Entries from a dataset:
** START **
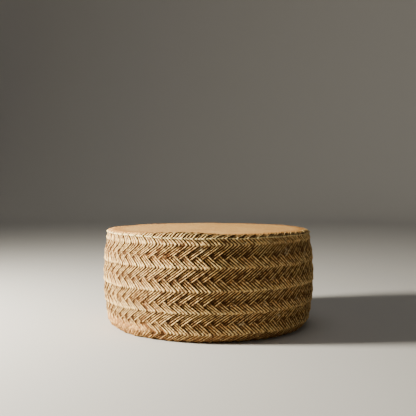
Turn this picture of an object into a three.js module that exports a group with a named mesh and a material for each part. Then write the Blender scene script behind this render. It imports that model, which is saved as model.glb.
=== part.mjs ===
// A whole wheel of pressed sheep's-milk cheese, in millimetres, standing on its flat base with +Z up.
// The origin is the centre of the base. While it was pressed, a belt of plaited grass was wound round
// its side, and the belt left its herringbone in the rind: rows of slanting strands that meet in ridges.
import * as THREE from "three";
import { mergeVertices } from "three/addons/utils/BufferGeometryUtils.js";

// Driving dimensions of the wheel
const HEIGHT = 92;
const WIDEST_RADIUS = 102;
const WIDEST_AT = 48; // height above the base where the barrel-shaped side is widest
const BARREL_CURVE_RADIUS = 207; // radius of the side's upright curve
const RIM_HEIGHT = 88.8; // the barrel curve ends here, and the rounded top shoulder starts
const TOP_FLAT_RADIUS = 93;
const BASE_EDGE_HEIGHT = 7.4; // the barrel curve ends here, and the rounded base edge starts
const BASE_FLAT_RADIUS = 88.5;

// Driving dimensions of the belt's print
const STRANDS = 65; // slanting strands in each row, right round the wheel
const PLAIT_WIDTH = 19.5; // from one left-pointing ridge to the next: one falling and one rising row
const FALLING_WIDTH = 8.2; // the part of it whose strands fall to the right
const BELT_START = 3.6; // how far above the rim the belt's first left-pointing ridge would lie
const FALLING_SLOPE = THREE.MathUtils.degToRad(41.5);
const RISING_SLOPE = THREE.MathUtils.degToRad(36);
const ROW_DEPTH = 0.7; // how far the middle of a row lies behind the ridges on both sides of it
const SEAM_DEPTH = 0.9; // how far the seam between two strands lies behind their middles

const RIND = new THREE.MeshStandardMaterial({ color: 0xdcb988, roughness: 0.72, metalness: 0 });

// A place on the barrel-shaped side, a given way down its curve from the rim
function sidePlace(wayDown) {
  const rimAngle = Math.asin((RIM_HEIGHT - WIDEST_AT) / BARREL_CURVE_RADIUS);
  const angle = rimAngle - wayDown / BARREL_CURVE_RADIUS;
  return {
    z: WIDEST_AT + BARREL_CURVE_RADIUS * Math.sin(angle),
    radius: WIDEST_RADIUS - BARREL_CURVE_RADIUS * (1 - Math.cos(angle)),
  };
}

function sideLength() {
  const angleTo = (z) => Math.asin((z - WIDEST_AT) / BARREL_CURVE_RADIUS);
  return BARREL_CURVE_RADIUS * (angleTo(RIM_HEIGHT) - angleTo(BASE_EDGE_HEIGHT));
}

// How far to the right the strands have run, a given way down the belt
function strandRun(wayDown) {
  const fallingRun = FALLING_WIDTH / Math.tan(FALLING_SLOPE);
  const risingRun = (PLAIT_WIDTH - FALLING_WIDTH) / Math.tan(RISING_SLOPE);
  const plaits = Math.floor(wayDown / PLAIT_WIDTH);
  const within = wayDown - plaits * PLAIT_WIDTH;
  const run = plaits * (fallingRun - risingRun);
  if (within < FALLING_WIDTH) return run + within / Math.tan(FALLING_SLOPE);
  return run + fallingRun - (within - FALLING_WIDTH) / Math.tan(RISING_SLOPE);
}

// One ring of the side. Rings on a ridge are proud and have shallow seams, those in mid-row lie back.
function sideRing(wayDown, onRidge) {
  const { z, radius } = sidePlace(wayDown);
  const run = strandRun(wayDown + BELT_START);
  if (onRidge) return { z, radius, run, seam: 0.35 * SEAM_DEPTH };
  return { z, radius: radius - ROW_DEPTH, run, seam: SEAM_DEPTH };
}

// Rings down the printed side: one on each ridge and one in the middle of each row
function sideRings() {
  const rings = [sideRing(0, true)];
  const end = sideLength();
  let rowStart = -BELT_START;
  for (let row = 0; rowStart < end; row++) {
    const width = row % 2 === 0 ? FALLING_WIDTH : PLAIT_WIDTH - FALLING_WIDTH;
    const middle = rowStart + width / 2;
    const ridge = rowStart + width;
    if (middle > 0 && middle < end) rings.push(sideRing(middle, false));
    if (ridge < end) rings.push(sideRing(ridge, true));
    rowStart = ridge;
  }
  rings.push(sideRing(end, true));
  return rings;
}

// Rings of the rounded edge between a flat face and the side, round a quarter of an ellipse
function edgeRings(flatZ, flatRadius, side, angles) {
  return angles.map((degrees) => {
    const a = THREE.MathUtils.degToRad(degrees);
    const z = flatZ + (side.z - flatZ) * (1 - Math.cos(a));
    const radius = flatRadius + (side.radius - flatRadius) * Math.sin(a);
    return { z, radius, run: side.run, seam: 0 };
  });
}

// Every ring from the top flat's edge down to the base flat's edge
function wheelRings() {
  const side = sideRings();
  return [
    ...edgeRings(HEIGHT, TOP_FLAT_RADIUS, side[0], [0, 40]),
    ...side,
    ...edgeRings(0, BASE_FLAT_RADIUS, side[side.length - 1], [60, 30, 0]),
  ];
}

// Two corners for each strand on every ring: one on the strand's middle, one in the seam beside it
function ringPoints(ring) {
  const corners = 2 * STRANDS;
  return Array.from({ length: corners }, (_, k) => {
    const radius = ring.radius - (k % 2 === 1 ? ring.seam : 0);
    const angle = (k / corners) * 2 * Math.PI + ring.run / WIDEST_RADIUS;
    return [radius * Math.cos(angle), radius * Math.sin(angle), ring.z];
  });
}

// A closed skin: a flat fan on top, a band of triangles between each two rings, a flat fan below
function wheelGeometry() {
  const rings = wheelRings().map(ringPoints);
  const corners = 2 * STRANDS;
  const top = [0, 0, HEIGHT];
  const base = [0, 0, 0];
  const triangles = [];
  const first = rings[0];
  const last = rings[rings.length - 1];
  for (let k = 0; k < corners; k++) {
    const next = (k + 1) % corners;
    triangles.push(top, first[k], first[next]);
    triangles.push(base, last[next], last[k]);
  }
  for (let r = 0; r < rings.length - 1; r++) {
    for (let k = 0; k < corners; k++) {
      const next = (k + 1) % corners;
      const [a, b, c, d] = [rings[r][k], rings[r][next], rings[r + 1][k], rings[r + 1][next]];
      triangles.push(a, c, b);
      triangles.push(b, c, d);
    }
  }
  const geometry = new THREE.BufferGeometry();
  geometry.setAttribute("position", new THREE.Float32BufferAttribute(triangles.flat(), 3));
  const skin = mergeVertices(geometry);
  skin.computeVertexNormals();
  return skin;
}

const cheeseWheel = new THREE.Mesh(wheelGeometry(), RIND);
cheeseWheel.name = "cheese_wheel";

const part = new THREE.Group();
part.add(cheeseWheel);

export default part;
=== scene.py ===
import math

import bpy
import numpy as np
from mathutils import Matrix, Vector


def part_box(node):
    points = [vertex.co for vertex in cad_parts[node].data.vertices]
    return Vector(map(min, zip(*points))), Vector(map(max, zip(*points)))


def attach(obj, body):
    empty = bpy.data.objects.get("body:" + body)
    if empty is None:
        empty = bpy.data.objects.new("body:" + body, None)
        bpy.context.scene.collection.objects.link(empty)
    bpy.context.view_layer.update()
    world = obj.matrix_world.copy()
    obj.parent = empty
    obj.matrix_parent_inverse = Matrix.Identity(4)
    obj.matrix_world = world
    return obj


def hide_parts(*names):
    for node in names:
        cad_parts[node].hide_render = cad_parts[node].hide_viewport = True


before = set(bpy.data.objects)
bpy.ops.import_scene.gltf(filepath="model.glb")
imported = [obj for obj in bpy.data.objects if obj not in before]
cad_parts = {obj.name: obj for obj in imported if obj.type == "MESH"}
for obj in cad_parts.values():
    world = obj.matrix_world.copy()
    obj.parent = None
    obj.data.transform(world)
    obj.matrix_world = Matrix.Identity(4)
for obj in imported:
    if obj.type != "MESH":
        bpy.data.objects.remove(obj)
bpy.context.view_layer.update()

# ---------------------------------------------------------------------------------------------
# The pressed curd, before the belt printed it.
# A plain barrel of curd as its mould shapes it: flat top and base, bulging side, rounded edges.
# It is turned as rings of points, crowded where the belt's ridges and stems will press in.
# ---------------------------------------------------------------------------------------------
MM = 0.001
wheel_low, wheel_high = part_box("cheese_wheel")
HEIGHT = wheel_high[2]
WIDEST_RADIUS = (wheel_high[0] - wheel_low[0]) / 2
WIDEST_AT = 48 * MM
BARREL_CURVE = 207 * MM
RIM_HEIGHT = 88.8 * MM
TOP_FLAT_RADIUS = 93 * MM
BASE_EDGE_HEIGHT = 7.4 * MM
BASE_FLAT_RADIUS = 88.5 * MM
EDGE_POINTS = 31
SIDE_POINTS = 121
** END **
** START **
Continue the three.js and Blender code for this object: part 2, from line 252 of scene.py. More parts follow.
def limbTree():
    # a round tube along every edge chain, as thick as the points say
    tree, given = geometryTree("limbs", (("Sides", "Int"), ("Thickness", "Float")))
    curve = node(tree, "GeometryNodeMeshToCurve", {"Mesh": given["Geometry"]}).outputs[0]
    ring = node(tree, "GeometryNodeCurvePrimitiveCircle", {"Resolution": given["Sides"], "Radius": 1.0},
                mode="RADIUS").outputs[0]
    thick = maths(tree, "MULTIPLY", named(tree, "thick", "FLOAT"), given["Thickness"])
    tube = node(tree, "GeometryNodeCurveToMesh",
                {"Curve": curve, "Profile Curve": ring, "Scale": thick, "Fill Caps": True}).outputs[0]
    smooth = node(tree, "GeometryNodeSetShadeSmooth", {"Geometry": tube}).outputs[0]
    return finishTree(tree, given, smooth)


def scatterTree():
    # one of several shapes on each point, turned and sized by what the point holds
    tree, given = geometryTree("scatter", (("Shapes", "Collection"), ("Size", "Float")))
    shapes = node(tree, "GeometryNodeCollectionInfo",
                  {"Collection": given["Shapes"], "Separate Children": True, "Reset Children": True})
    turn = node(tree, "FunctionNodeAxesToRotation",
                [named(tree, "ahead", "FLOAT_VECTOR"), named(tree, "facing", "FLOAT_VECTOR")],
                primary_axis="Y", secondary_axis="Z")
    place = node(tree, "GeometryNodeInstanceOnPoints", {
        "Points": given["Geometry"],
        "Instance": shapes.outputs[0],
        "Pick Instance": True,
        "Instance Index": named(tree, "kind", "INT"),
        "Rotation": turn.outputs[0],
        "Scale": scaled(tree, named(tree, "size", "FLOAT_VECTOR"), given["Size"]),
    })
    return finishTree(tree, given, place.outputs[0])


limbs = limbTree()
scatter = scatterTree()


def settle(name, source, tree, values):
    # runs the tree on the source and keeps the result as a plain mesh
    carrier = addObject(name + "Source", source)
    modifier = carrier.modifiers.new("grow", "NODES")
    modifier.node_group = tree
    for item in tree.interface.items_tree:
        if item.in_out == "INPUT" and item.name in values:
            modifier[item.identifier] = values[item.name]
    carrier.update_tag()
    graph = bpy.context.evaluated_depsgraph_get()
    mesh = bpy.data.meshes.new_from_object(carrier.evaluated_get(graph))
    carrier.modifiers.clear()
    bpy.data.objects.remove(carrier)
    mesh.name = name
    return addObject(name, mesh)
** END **
** START **
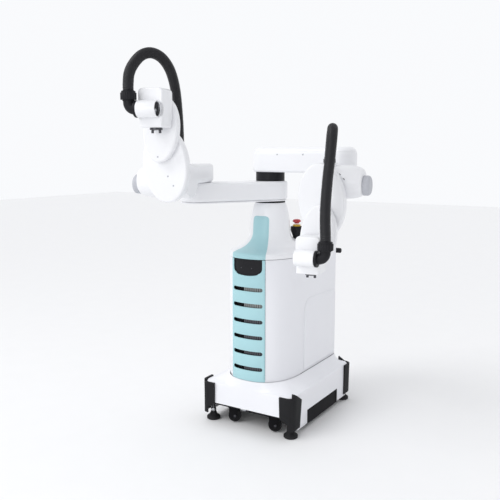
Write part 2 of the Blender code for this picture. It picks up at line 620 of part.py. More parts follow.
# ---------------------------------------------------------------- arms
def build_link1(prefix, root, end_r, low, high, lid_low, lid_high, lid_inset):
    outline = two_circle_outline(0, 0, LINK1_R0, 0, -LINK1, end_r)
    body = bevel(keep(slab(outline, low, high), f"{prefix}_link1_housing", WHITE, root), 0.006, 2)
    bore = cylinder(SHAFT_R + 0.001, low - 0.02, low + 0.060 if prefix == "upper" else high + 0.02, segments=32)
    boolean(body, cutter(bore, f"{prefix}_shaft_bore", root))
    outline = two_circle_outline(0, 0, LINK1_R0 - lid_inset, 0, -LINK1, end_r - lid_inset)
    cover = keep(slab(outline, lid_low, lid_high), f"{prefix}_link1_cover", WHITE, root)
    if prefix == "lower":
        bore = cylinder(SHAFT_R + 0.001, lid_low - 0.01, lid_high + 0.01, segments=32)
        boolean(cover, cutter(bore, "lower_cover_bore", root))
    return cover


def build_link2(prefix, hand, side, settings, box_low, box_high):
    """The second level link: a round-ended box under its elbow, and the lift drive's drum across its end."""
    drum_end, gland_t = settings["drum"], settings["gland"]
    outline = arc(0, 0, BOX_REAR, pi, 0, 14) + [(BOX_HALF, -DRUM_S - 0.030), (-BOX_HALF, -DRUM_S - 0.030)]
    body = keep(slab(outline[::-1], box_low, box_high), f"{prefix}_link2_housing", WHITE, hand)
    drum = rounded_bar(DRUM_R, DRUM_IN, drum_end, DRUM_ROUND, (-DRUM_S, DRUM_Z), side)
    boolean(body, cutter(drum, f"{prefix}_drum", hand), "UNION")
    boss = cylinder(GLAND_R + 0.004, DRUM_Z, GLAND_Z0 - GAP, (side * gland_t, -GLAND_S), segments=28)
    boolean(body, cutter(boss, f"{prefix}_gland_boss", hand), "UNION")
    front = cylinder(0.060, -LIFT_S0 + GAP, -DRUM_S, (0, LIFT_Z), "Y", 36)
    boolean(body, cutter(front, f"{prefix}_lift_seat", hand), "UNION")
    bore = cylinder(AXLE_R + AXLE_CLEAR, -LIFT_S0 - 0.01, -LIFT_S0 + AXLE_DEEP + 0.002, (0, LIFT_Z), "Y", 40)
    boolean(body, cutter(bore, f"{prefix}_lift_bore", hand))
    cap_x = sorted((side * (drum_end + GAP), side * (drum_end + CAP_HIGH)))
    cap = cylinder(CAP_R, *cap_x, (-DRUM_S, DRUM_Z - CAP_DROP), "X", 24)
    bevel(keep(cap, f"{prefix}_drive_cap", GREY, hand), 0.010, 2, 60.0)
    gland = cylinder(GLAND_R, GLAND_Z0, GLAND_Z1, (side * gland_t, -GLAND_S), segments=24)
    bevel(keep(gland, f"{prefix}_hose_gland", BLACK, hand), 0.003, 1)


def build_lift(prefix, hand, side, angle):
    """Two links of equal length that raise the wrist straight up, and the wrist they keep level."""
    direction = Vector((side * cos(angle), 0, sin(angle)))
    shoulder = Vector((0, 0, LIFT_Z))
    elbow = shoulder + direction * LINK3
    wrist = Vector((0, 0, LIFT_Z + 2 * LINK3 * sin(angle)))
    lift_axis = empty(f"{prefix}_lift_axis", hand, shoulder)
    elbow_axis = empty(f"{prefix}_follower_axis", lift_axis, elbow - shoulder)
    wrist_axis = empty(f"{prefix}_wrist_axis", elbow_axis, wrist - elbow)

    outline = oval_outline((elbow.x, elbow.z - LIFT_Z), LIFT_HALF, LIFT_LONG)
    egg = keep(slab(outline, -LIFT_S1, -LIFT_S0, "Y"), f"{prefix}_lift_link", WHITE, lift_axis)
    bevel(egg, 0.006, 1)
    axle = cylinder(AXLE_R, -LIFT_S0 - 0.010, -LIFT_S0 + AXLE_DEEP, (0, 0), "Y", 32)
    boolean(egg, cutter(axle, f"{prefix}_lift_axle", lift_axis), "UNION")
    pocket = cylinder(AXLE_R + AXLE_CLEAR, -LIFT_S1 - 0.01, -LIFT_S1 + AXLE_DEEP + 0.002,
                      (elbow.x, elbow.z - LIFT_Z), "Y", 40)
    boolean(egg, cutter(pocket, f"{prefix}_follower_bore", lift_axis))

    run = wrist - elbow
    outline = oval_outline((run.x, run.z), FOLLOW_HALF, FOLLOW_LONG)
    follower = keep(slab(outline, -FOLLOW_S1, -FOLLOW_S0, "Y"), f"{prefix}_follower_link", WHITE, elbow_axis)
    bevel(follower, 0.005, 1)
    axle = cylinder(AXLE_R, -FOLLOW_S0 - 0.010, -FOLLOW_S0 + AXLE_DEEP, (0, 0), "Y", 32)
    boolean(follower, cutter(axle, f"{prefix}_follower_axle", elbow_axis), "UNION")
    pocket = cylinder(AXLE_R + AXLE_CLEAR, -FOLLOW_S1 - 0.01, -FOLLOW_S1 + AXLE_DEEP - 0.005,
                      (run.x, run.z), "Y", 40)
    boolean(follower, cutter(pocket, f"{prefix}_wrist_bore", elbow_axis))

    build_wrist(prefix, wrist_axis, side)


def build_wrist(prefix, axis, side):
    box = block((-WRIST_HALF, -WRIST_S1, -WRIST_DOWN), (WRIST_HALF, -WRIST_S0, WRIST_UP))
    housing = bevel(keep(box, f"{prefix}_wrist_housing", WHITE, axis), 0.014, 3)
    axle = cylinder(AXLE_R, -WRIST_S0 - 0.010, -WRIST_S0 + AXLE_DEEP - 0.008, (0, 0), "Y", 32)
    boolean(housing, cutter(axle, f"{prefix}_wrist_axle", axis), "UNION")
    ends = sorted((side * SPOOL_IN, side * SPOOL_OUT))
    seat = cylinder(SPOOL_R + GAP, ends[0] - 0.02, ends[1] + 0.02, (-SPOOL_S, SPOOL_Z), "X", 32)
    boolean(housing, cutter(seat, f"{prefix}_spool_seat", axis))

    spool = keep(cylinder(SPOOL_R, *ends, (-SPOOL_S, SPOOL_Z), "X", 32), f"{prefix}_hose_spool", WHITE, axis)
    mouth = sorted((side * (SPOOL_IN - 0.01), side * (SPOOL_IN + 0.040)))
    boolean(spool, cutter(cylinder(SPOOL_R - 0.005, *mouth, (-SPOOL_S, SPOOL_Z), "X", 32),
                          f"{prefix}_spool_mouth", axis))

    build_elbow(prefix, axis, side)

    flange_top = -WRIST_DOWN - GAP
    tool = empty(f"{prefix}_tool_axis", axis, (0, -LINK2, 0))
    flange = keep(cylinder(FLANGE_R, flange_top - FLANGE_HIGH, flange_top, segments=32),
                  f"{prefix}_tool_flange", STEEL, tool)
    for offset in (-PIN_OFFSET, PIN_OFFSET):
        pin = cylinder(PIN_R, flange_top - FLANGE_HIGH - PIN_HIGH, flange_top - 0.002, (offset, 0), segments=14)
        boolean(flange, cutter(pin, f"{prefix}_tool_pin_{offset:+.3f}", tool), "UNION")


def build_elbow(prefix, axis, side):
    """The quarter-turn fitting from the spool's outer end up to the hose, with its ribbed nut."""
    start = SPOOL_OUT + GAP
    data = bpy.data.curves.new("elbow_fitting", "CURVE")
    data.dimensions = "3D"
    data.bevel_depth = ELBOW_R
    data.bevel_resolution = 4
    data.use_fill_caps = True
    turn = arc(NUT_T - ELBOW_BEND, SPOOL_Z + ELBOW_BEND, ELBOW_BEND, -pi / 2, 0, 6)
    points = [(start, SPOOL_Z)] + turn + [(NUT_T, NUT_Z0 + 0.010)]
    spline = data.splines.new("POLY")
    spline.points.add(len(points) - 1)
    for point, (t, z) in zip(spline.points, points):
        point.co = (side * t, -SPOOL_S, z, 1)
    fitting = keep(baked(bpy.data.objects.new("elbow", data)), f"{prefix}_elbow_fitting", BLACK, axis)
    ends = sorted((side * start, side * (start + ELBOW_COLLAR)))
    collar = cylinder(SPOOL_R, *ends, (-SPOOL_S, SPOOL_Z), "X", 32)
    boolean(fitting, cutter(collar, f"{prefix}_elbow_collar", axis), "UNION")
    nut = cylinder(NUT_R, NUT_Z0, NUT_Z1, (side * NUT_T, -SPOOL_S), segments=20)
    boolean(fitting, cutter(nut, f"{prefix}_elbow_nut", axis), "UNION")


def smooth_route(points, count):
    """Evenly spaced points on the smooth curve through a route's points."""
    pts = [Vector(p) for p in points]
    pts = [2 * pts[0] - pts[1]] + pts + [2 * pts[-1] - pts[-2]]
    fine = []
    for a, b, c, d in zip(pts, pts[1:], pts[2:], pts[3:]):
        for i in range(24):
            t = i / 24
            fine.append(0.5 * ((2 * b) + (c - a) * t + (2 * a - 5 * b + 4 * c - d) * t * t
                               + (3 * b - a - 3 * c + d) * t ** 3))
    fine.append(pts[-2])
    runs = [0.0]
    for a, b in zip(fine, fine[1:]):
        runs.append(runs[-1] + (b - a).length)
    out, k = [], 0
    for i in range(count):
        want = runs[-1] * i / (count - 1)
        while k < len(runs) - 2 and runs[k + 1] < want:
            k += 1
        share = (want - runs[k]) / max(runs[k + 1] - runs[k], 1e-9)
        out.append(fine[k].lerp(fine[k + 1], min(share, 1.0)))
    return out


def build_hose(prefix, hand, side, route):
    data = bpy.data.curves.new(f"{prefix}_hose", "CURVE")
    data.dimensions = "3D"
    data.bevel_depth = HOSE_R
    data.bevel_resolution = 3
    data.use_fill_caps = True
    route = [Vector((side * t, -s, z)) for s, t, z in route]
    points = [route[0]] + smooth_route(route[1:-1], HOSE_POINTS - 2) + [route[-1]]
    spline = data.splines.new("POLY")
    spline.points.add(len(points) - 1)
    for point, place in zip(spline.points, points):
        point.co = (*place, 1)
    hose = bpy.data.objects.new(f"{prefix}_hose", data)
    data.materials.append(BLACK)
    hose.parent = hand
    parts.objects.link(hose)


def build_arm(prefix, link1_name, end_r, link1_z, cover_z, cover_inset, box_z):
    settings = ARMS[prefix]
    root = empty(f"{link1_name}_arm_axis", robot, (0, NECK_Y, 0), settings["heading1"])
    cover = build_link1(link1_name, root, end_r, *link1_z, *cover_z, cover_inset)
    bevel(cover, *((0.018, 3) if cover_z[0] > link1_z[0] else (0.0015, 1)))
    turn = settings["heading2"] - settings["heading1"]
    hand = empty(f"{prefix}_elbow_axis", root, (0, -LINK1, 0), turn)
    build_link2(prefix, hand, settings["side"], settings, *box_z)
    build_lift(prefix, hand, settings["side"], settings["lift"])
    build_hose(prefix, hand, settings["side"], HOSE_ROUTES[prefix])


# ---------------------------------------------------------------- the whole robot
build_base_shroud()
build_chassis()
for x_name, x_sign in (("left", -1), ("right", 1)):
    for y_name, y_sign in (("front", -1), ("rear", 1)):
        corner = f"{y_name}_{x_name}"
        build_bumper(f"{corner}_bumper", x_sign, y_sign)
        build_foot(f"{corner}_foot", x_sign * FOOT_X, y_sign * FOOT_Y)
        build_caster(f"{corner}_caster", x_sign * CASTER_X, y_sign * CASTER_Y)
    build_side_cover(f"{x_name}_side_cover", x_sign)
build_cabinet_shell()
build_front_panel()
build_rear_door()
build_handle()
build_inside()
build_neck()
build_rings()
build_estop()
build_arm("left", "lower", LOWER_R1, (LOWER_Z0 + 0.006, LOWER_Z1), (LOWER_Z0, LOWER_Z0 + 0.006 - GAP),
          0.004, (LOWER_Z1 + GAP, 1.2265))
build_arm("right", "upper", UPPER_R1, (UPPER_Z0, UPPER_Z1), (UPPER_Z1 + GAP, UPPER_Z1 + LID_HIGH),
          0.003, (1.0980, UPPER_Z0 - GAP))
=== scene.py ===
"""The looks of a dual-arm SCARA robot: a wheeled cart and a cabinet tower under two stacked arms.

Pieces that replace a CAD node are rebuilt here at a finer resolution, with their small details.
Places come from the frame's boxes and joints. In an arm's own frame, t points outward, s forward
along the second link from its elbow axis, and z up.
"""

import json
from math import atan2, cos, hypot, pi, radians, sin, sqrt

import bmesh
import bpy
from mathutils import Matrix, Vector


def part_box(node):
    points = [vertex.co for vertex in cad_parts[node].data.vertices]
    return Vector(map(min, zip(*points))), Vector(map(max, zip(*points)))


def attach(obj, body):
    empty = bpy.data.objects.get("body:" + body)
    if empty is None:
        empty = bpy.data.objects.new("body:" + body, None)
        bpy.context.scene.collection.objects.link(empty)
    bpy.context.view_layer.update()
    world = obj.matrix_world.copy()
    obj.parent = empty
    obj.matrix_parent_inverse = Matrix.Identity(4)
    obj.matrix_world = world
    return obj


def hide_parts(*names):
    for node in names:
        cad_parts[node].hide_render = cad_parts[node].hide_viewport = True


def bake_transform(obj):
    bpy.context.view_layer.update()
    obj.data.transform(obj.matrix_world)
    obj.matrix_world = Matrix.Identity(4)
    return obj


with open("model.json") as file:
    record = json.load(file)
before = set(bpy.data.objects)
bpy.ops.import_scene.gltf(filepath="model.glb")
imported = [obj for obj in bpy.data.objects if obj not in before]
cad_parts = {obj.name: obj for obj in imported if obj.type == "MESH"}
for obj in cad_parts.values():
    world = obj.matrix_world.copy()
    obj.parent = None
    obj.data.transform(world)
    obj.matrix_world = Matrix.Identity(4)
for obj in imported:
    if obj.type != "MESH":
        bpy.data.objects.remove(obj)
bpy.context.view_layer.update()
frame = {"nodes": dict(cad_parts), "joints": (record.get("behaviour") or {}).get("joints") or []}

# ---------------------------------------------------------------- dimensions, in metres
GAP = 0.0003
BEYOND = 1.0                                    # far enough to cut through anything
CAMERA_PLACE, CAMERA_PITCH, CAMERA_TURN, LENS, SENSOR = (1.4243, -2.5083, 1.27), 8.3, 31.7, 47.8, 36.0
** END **
### The task
Begin at the line that has "Write part 2"; stop after the line that has "return cover". Copy every line in that span exactly.

### Exercise response
Write part 2 of the Blender code for this picture. It picks up at line 620 of part.py. More parts follow.
# ---------------------------------------------------------------- arms
def build_link1(prefix, root, end_r, low, high, lid_low, lid_high, lid_inset):
    outline = two_circle_outline(0, 0, LINK1_R0, 0, -LINK1, end_r)
    body = bevel(keep(slab(outline, low, high), f"{prefix}_link1_housing", WHITE, root), 0.006, 2)
    bore = cylinder(SHAFT_R + 0.001, low - 0.02, low + 0.060 if prefix == "upper" else high + 0.02, segments=32)
    boolean(body, cutter(bore, f"{prefix}_shaft_bore", root))
    outline = two_circle_outline(0, 0, LINK1_R0 - lid_inset, 0, -LINK1, end_r - lid_inset)
    cover = keep(slab(outline, lid_low, lid_high), f"{prefix}_link1_cover", WHITE, root)
    if prefix == "lower":
        bore = cylinder(SHAFT_R + 0.001, lid_low - 0.01, lid_high + 0.01, segments=32)
        boolean(cover, cutter(bore, "lower_cover_bore", root))
    return cover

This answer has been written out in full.